WORK REQUIRED: Copy the data below exactly.

/---

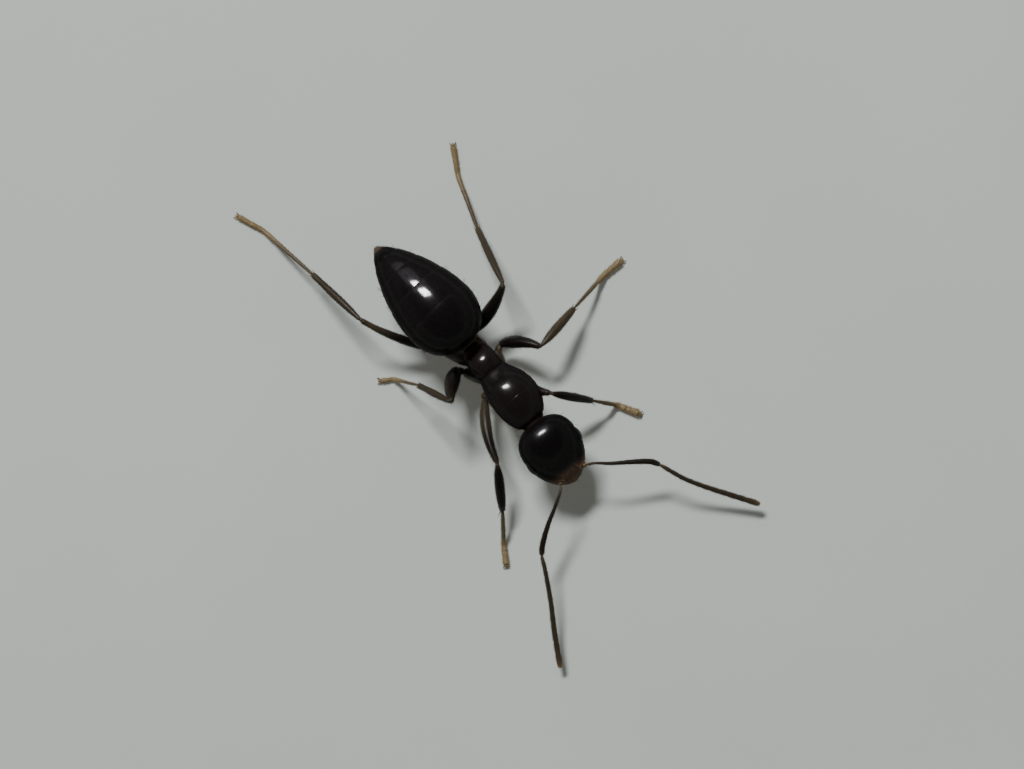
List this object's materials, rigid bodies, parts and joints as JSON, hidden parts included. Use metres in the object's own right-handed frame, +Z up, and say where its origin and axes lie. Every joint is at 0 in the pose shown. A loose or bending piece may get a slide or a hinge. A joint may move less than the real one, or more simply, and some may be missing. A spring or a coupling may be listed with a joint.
{
  "type": "ant",
  "caption": "Small glossy black-brown worker ant standing with its legs spread, tan feet, slim elbowed feelers reaching forward and a large pointed gaster",
  "frame": {"origin": "on the floor, under the middle of the whole ant's outline", "axes": "+Z up; the head and feelers point to -Y, so +Y runs from head to tail; +X is the ant's left"},
  "size_m": [0.0082, 0.0146, 0.0027],
  "materials": {
    "black_shell": "glossy black-brown chitin",
    "gaster_shell": "polished black chitin with a faint violet cast",
    "red_shell": "glossy red-brown chitin",
    "eye_black": "finely faceted black",
    "leg_brown": "glossy dark brown chitin",
    "foot_tan": "fine-haired tan chitin",
    "feeler_brown": "fine-haired brown chitin"
  },
  "bodies": {
    "root": {"clypeus": "red_shell", "eye_left": "eye_black", "eye_right": "eye_black", "front_left_coxa": "leg_brown", "front_left_femur": "leg_brown", "front_left_tarsus": "foot_tan", "front_left_tibia": "leg_brown", "front_right_coxa": "leg_brown", "front_right_femur": "leg_brown", "front_right_tarsus": "foot_tan", "front_right_tibia": "leg_brown", "funiculus_left": "feeler_brown", "funiculus_right": "feeler_brown", "gaster_segment_1": "gaster_shell", "gaster_segment_2": "gaster_shell", "gaster_segment_3": "gaster_shell", "gaster_segment_4": "gaster_shell", "gaster_segment_5": "gaster_shell", "head": "black_shell", "hind_left_coxa": "leg_brown", "hind_left_femur": "leg_brown", "hind_left_tarsus": "foot_tan", "hind_left_tibia": "leg_brown", "hind_right_coxa": "leg_brown", "hind_right_femur": "leg_brown", "hind_right_tarsus": "foot_tan", "hind_right_tibia": "leg_brown", "mandible_left": "red_shell", "mandible_right": "red_shell", "middle_left_coxa": "leg_brown", "middle_left_femur": "leg_brown", "middle_left_tarsus": "foot_tan", "middle_left_tibia": "leg_brown", "middle_right_coxa": "leg_brown", "middle_right_femur": "leg_brown", "middle_right_tarsus": "foot_tan", "middle_right_tibia": "leg_brown", "petiole": "black_shell", "promesonotum": "black_shell", "propodeum": "black_shell", "scape_left": "feeler_brown", "scape_right": "feeler_brown"}
  },
  "joints": []
}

\---

ANSWER:
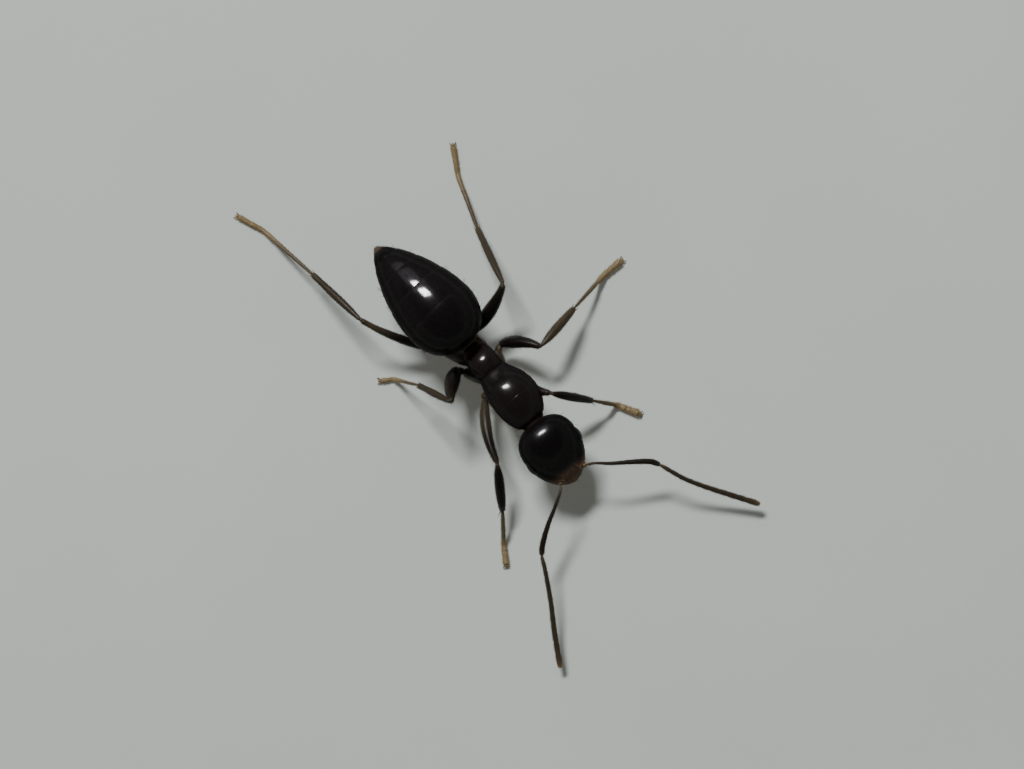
List this object's materials, rigid bodies, parts and joints as JSON, hidden parts included. Use metres in the object's own right-handed frame, +Z up, and say where its origin and axes lie. Every joint is at 0 in the pose shown. A loose or bending piece may get a slide or a hinge. A joint may move less than the real one, or more simply, and some may be missing. A spring or a coupling may be listed with a joint.
{
  "type": "ant",
  "caption": "Small glossy black-brown worker ant standing with its legs spread, tan feet, slim elbowed feelers reaching forward and a large pointed gaster",
  "frame": {"origin": "on the floor, under the middle of the whole ant's outline", "axes": "+Z up; the head and feelers point to -Y, so +Y runs from head to tail; +X is the ant's left"},
  "size_m": [0.0082, 0.0146, 0.0027],
  "materials": {
    "black_shell": "glossy black-brown chitin",
    "gaster_shell": "polished black chitin with a faint violet cast",
    "red_shell": "glossy red-brown chitin",
    "eye_black": "finely faceted black",
    "leg_brown": "glossy dark brown chitin",
    "foot_tan": "fine-haired tan chitin",
    "feeler_brown": "fine-haired brown chitin"
  },
  "bodies": {
    "root": {"clypeus": "red_shell", "eye_left": "eye_black", "eye_right": "eye_black", "front_left_coxa": "leg_brown", "front_left_femur": "leg_brown", "front_left_tarsus": "foot_tan", "front_left_tibia": "leg_brown", "front_right_coxa": "leg_brown", "front_right_femur": "leg_brown", "front_right_tarsus": "foot_tan", "front_right_tibia": "leg_brown", "funiculus_left": "feeler_brown", "funiculus_right": "feeler_brown", "gaster_segment_1": "gaster_shell", "gaster_segment_2": "gaster_shell", "gaster_segment_3": "gaster_shell", "gaster_segment_4": "gaster_shell", "gaster_segment_5": "gaster_shell", "head": "black_shell", "hind_left_coxa": "leg_brown", "hind_left_femur": "leg_brown", "hind_left_tarsus": "foot_tan", "hind_left_tibia": "leg_brown", "hind_right_coxa": "leg_brown", "hind_right_femur": "leg_brown", "hind_right_tarsus": "foot_tan", "hind_right_tibia": "leg_brown", "mandible_left": "red_shell", "mandible_right": "red_shell", "middle_left_coxa": "leg_brown", "middle_left_femur": "leg_brown", "middle_left_tarsus": "foot_tan", "middle_left_tibia": "leg_brown", "middle_right_coxa": "leg_brown", "middle_right_femur": "leg_brown", "middle_right_tarsus": "foot_tan", "middle_right_tibia": "leg_brown", "petiole": "black_shell", "promesonotum": "black_shell", "propodeum": "black_shell", "scape_left": "feeler_brown", "scape_right": "feeler_brown"}
  },
  "joints": []
}